She toured with various women's orchestras in her career. During World War I she organized the Ladies' Rainbow Saxophone Band (later the Ladies Rainbow Sextet), to entertain troops in camps. The players wore rainbow-themed stage costumes and the lighting carried the theme as well. They toured American cities, college campuses and other gatherings through the 1920s, bringing "a happy, lively mixture of good music", by one newspaper account. The Ladies' Rainbow Saxophone Band entertained President Warren G. Harding during his time in the White House.

In 1921, Hewling was a saleswoman with the Rodeheaver Company, selling recordings of religious music in Chicago. In 1932, she performed at a benefit for unemployed workers in Miami. In 1943 she was a drummer (and, on occasion, whistler) with the Miami All-Women Orchestra.

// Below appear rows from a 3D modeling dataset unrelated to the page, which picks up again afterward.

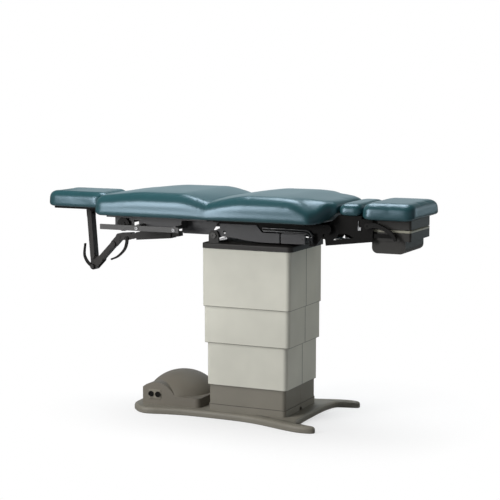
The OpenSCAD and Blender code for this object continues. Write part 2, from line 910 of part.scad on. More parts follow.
// Ear with a bore beside a cylinder's eye
module cylinder_ears(x, z, y, top) {
    for (s = [-1, 1]) xz_plate(s > 0 ? y + eye_t / 2 + side_gap : y - eye_t / 2 - side_gap - cyl_ear_t, cyl_ear_t) {
        translate([x, z]) circle(eye_r, $fn = curve_fn);
        translate([x - eye_r, z]) square([2 * eye_r, top - z]);
    }
}

// Seat frame: two channels, deck, push tube, hinge ears and cylinder ears
module seat_frame() {
    channel_top = deck_z;
    color(black) difference() {
        union() {
            for (s = [-1, 1]) {
                y = s > 0 ? channel_half_w - channel_t : -channel_half_w;
                difference() {
                    xz_plate(y, channel_t) {
                        translate([-channel_start, channel_z]) square([channel_start + foot_px, channel_top - channel_z]);
                        translate([foot_px, foot_hinge_z]) circle(foot_boss_r, $fn = curve_fn);
                    }
                    translate([-channel_start - over, s > 0 ? y - over : y + channel_wall, channel_z + channel_wall])
                        cube([channel_start + foot_px - 2 * foot_boss_r, channel_t - channel_wall + over,
                            channel_top - channel_z - 2 * channel_wall]);
                }
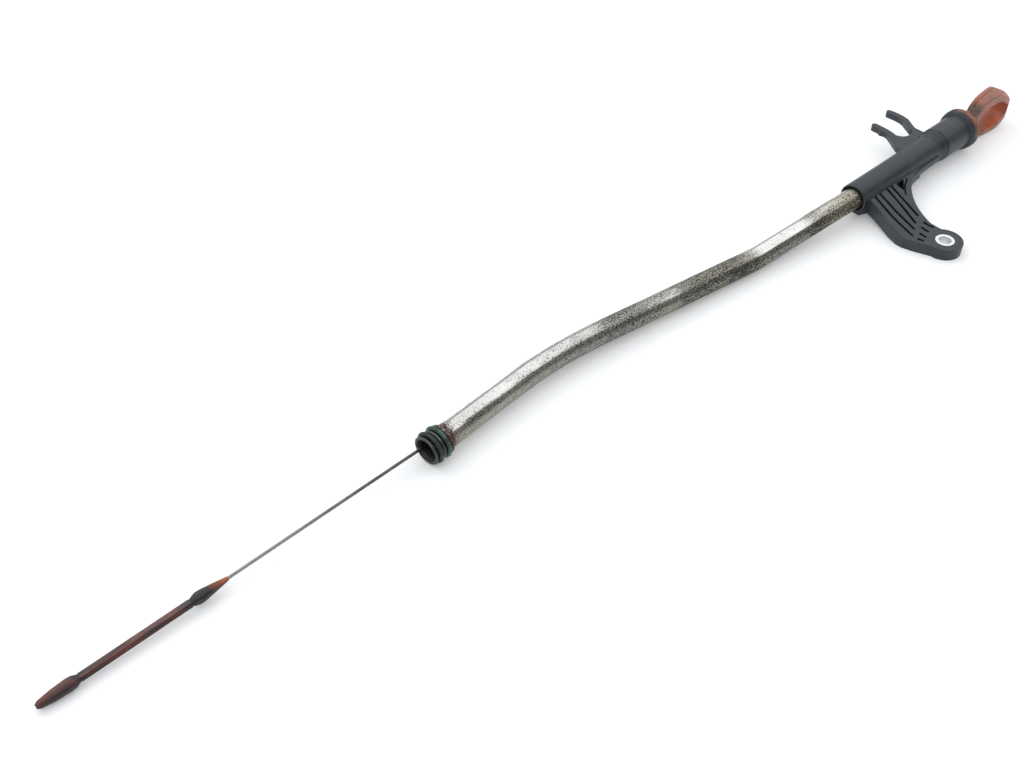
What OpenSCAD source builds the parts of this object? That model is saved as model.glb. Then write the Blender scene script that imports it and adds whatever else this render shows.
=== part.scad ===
// Engine oil dipstick in its guide tube, lying at rest. Millimetres.
// Origin: centre of the bracket's bolt hole on the surface the part lies on. X runs along the head, Z is up.

/* [Guide tube] */
// Outside diameter of the steel tube
tube_d = 12; // [10:0.5:14]
// Wall of the steel tube
tube_wall = 1; // [0.8:0.1:1.4]
// Straight length of tube held in the plastic head
tube_grip = 55; // [40:1:60]
// Straight length that shows between the head and the first bend
tube_neck = 2; // [1:1:6]
// Angle of the first bend, just outside the head
first_bend = 6.4; // [4:0.2:8]
// Straight run between the first and second bends
upper_run = 65.5; // [55:0.5:75]
// Angle of the second bend, where the tube comes down to the surface
second_bend = 5.8; // [4:0.2:7]
// Straight run between the second and third bends
middle_run = 98.5; // [85:0.5:110]
// Angle of the long third bend
third_bend = 11.4; // [9:0.2:13]
// Straight run from the third bend to the open end
lower_run = 58.5; // [50:0.5:70]

/* [Block end] */
// Crest diameter of the rolled beads and of the end lip
bead_d = 14.6; // [14:0.1:15.2]
// Width of the land on each bead crest
bead_land = 0.8; // [0.6:0.1:1.2]
// Width of the flared lip at the open end
lip_w = 1.8; // [1.4:0.1:2.4]
// Section diameter of the two O-rings
ring_cord = 2.1; // [1.9:0.05:2.3]

/* [Head] */
// Outside diameter of the head where it holds the tube
body_d = 16; // [15.2:0.2:18]
// Outside diameter of the neck under the flange
neck_d = 19.6; // [18.4:0.2:21]
// Outside diameter of the flange round the mouth
flange_d = 23.6; // [21.6:0.2:23.8]
// Length of the head from its lower end to the flange face
head_l = 103.5; // [100:0.5:110]
// Length of the neck and flange together
neck_l = 24.5; // [22:0.5:28]
// Length of the rounded flange
flange_l = 3; // [2.5:0.1:4]
// Inside diameter of the mouth that the handle's plug sits in
mouth_d = 16.2; // [15.4:0.1:17]
// Depth of the mouth
mouth_depth = 17; // [15:1:20]

/* [Bracket] */
// Distance from the bolt hole to the head's axis
arm_reach = 52; // [48:1:58]
// Distance along the head from its lower end to the bolt hole
arm_offset = 13; // [10:1:16]
// Thickness of the arm at the bolt eye
eye_t = 6.3; // [5:0.1:8]
// Outside diameter of the bolt eye
eye_d = 19.4; // [18:0.2:22]
// Radius of the arm's inner curve
arm_curve = 35.5; // [33:0.5:36]
// Width of the long pockets in the arm
pocket_w = 1.6; // [1.2:0.1:2]
// Thickness of the floor left under the pockets
pocket_floor = 1.5; // [1:0.1:2.5]

/* [Bolt bush] */
// Outside diameter of the metal bush in the eye
bush_d = 10.2; // [9:0.1:12]
// Bore of the bush
bush_bore = 6.6; // [6.2:0.1:7]

/* [Cable clip] */
// Width of each prong of the cable clip
prong_w = 3.7; // [3:0.1:4.4]
// Height of each prong of the cable clip
prong_t = 3.4; // [2.6:0.1:4.2]

/* [Handle] */
// Diameter of the handle's collar
collar_d = 24; // [23:0.2:25]
// Thickness of the handle's collar
collar_t = 3.5; // [3:0.1:4]
// Length of the plug in the head's mouth
plug_l = 14; // [12:0.5:15]
// Radial play of the plug in the mouth
plug_play = 0.4; // [0.3:0.05:0.6]
// Section diameter of the plug's O-ring
seal_cord = 2; // [1.6:0.1:2.4]
// Radial running clearance of the plug's O-ring
seal_play = 0.05; // [0.03:0.01:0.09]
// Diameter of the stem that holds the cable
stem_d = 5; // [4.4:0.1:6]
// Length of the stem below the plug
stem_l = 16; // [12:1:24]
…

She and her musical partner Imogene Waldron (a member of the Ladies' Rainbow Saxophone Band) co-wrote and co-directed a children's pageant called "A Trip around the World" performed in Indiana in 1927, and co-directed a variety show in Miami in 1931, with Caesar LaMonaca as the headliner. The pair co-directed a youth harmonica band in Miami in 1934. Hewling and Waldron sometimes performed duets on musical saws, as a novelty act. In 1948, the two women were running a kindergarten together.

==Personal life==
Sue Ernest married and had a son. From about 1929 she lived with fellow musician Imogene (Imo) Waldron in Miami, Florida. Sue Hewling died there in 1962, aged 80 years.